From the moment you open the HP box and pull out the nx9110 you are struck by two things, its screen and its weight. Quite simply put, there is something about the stretched format of widescreen machines that makes them look superior, even if the black finish to the nx9110 does remind me of a Bakelight suitcase. The second thing is the weight, because despite measurements of 284 × 50 × 362mm (WxDxH) and a bulk of 3.7kg, the nx9110 feels a lot heavier. It may be the thickness of the machine in hand which creates this sensation, but I had to reweigh it twice before I believed HP’s official figures. On the plus side, HP finally seems to have gotten over its HP/Compaq labelling schizophrenia as HP logos dominate the layout apart from the obligatory small Compaq wording beside the model name. Also the styling is gathering a little more consistency after a few years where machines were clearly created in one of two stables.
Getting down to brass tacks, what you get for your money is an Intel P4 3.2GHz CPU with 512MB of DDR333 RAM, a 60GB 4,200rpm HDD and a DVD writer. The DVD writer will burn DVD+R discs at four-speed, DVD+RW media at 2.4-speed, write CD-Rs at 16-speed and burn CD-RWs at 10-speed. On the video side the screen is a stunning 15.4in widescreen display capable of a 1,280 x 800 resolution, fuelled by an ATI Radeon Mobility 9000 graphics chipset. Audio is also well catered for courtesy of HP’s JBL Pro integrated speakers – the overall effect is excellent.
Connectivity options are extensive to say the least, given that accompanying the four USB 2.0 ports, single FireWire, S-Video, 4-in-1 memory card reader, modem, 10/100 Ethernet, PS/2, serial and parallel ports is the now thankfully almost standard 802.11 b/g wireless adapter and Bluetooth.
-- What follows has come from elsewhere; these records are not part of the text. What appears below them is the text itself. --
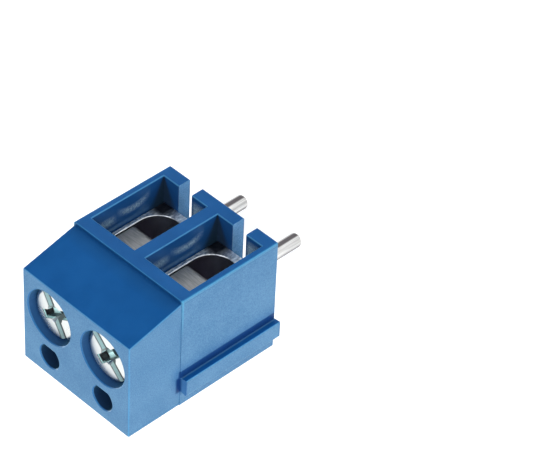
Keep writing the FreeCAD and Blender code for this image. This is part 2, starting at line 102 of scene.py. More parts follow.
def make_camera():
    """A long lens from the photograph's side, rolled as the photograph is."""
    data = bpy.data.cameras.new("camera")
    data.sensor_width = SENSOR_MM
    data.lens = FOCAL_PIXELS * SENSOR_MM / IMAGE_WIDTH
    data.clip_start, data.clip_end = [distance * MM for distance in CLIP]
    camera = bpy.data.objects.new("camera", data)
    bpy.context.scene.collection.objects.link(camera)
    back = -Vector(CAMERA_FORWARD).normalized()
    right = Vector(CAMERA_UP).cross(back).normalized()
    up = back.cross(right)
    turn = Matrix((right, up, back)).transposed().to_4x4()
    camera.matrix_world = Matrix.Translation(Vector(CAMERA_AT) * MM) @ turn
    bpy.context.scene.camera = camera


# Building blocks of the materials
BUMP_STRENGTH = 0.5


def new_material(name):
    """A material with an empty Principled shader, and its node tree."""
    material = bpy.data.materials.new(name)
    material.use_nodes = True
    tree = material.node_tree
    return material, tree, tree.nodes["Principled BSDF"]


def add(tree, kind, **inputs):
    """A node with some of its inputs set; names starting with an underscore are properties."""
    node = tree.nodes.new(kind)
    for name, value in inputs.items():
        if name.startswith("_"):
            setattr(node, name[1:], value)
        else:
            node.inputs[name.replace("_", " ")].default_value = value
    return node


def position(tree):
    """The object's own coordinates, in metres."""
    return tree.nodes.new("ShaderNodeTexCoord").outputs["Object"]


def axes(tree, source):
    """The three parts of a vector socket."""
    node = tree.nodes.new("ShaderNodeSeparateXYZ")
    tree.links.new(source, node.inputs[0])
    return tuple(node.outputs)


def facing(tree):
    """The parts of the surface's direction, in the object's own axes and without their signs."""
    direction = tree.nodes.new("ShaderNodeTexCoord").outputs["Normal"]
    return tuple(size_of(tree, part) for part in axes(tree, direction))


def noise(tree, scale, detail=3.0, stretch=None):
    """Noise with features of about 1/scale metres, drawn out along an axis if wanted."""
    texture = add(tree, "ShaderNodeTexNoise", Scale=scale, Detail=detail)
    source = position(tree)
    if stretch:
        mapping = add(tree, "ShaderNodeMapping", Scale=stretch)
        tree.links.new(source, mapping.inputs["Vector"])
        source = mapping.outputs["Vector"]
    tree.links.new(source, texture.inputs["Vector"])
    return texture.outputs["Fac"]


def between(tree, factor, low, high, start=0.0, end=1.0):
    """Maps a factor from start..end to low..high."""
    node = add(tree, "ShaderNodeMapRange")
    node.inputs["From Min"].default_value = start
    node.inputs["From Max"].default_value = end
    node.inputs["To Min"].default_value = low
    node.inputs["To Max"].default_value = high
    tree.links.new(factor, node.inputs["Value"])
    return node.outputs["Result"]


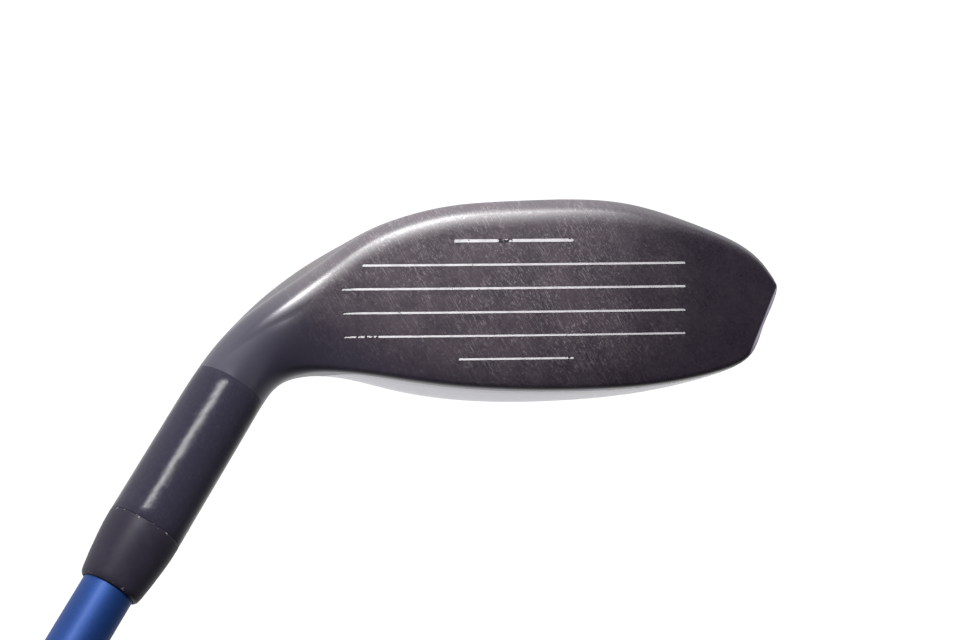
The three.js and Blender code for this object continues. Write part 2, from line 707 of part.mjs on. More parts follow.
addNode('head_body', toGeometry(headBody()), SATIN_BLACK);
addNode('face_plate', toGeometry(facePlate()), GUNMETAL);
addNode('crown_plate', toGeometry(crownPlate()), PEARL_WHITE);
addNode('sole_weight', toGeometry(soleWeight()), TUNGSTEN);
addNode('ferrule', ferrule(), GLOSS_BLACK);
addNode('shaft', shaft(), SHAFT_BLUE);
addNode('tip_weight_pin', tipPin(), BRASS);
addNode('grip_tape', gripTape(), TAPE_PAPER);
addNode('grip_sleeve', gripSleeve(), GRIP_RUBBER);
addNode('grip_cap', gripCap(), CAP_RUBBER);

export default club;
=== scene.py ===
"""Looks of the hybrid golf club. Metres in Blender; dimensions below are millimetres, times MM."""

import math

import bmesh
import bpy
import numpy as np
from mathutils import Matrix, Vector


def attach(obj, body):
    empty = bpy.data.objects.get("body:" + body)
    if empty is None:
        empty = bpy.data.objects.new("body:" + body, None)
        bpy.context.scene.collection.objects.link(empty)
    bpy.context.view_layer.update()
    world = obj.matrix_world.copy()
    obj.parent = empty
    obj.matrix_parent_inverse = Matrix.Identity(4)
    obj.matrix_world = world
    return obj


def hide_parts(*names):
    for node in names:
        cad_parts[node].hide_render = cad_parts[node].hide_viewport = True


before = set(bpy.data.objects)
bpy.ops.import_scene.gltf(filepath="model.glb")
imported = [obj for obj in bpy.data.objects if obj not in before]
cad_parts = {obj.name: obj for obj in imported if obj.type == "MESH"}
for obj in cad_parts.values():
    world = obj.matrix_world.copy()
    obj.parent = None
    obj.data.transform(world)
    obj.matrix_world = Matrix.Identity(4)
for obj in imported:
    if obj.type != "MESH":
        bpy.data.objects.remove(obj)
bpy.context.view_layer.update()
MM = 0.001

# ---------------------------------------------------------------- club dimensions, as in the CAD
LOFT = math.radians(22)
LIE = math.radians(59.2)
FACE_LEVEL = 17.4
LEADING_EDGE = -3.54
FACE_CENTRE_UP = 13.5
BULGE_RADIUS = 340.0
ROLL_RADIUS = 340.0
TOP_LINE_RADIUS = 1.2
SOLE_DIP = 0.25
CLUB_LENGTH = 1010.0
AXIS_FOOT = np.array([30.25, -7.5, 0.0])
NECK_END = 46.0
HOSEL_TOP = 69.0
HOSEL_RADIUS = 6.6
HOSEL_TOP_RADIUS = 6.7
HOSEL_PAINT_START = 39.8          # the glossy black paint is masked off here, along the axis
FERRULE_LENGTH = 12.1
SHAFT_TIP_RADIUS = 4.7
SHAFT_WALL = 1.1
SHAFT_START = 50.0                # its tip, deep in the hosel
SHAFT_TIP_END = 85.0
SHAFT_BUTT_RADIUS = 7.6
GRIP_LENGTH = 268.0
GRIP_CAP_LENGTH = 7.0
VENT_RADIUS = 0.9
GRIP_MOUTH_RADIUS = 9.2
GRIP_BUTT_RADIUS = 13.6
GRIP_BORE_CLEARANCE = 0.6         # room for the tape between shaft and grip
GAP = 0.3
FERRULE_START = HOSEL_TOP + GAP
HOSEL_LIP = 0.12                  # the hosel's rim closes most of the gap to the ferrule
HOSEL_BORE_RADIUS = 5.1
HOSEL_BORE_DEPTH = 20.0

# (low x, low up), (high x, high up), depth, back height, keel height, lead radius, hosel share
STATIONS = [
    ((-48.5, 16.1), (-48.5, 16.1), 6.0, 16.6, 15.9, 1.0, 0.0),
    ((-47.3, 13.6), (-47.75, 19.6), 13.0, 15.9, 12.9, 1.1, 0.0),
    ((-45.2, 11.05), (-45.95, 23.7), 21.5, 15.0, 9.8, 1.3, 0.0),
    ((-41.5, 8.3), (-43.65, 28.6), 30.0, 13.9, 6.9, 1.5, 0.0),
    ((-36.0, 5.75), (-38.0, 31.35), 38.5, 12.7, 4.4, 1.7, 0.0),
    ((-29.2, 3.2), (-30.2, 33.0), 47.5, 11.7, 2.2, 2.3, 0.0),
    ((-20.5, 0.85), (-21.1, 34.0), 54.5, 11.2, 0.8, 3.0, 0.0),
    ((-10.5, 0.1), (-10.5, 34.3), 58.5, 11.0, 0.25, 3.2, 0.0),
    ((0.0, 0.35), (0.0, 34.1), 59.5, 11.0, 0.0, 3.2, 0.0),
    ((10.5, 1.1), (10.5, 33.35), 57.0, 11.2, 0.35, 3.2, 0.0),
    ((19.5, 3.2), (19.5, 32.1), 50.5, 11.8, 1.6, 3.3, 0.0),
    ((27.0, 6.45), (26.5, 31.0), 41.5, 12.8, 4.0, 3.4, 0.0),
    ((34.05, 11.35), (32.3, 30.55), 32.0, 14.5, 7.2, 3.6, 0.06),
    ((40.5, 15.6), (36.9, 30.95), 24.5, 17.0, 10.6, 4.0, 0.28),
    ((46.35, 19.5), (40.8, 32.1), 19.0, 20.5, 14.3, 4.6, 0.58),
    ((51.95, 24.2), (43.7, 34.3), 15.5, 25.5, 18.8, 5.4, 0.85),
    ((56.4, 29.5), (46.0, 37.4), 13.5, 31.0, 23.5, 6.2, 1.0),
]

# Score lines: up the face from the leading edge, heel end, toe end, width.
SCORE_LINES = [
    (7.35, 10.7, -10.7, 0.66),
    (11.6, 27.0, -31.2, 0.5),
    (15.8, 30.7, -31.2, 0.5),
    (20.05, 30.5, -31.2, 0.48),
    (24.25, 30.3, -31.2, 0.46),
    (28.4, 10.0, -10.7, 0.46),
]
GROOVE_DEPTH = 0.45
PAINT_DEPTH = 0.05                # the white fill sits this far below the face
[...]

So where are the holes in this impressive line up? Well, an obvious one is the graphics solution. The Mobility Radeon 9000 is certainly not going to be breaking any speed records as its score of 3,127 in 3DMark2001 SE showed and the fact that it shares its memory with the system RAM is disappointing. Less obvious is that HP supplied our machine with two 256MB RAM modules, meaning there is no spare space for future upgrades without removing some of the existing memory.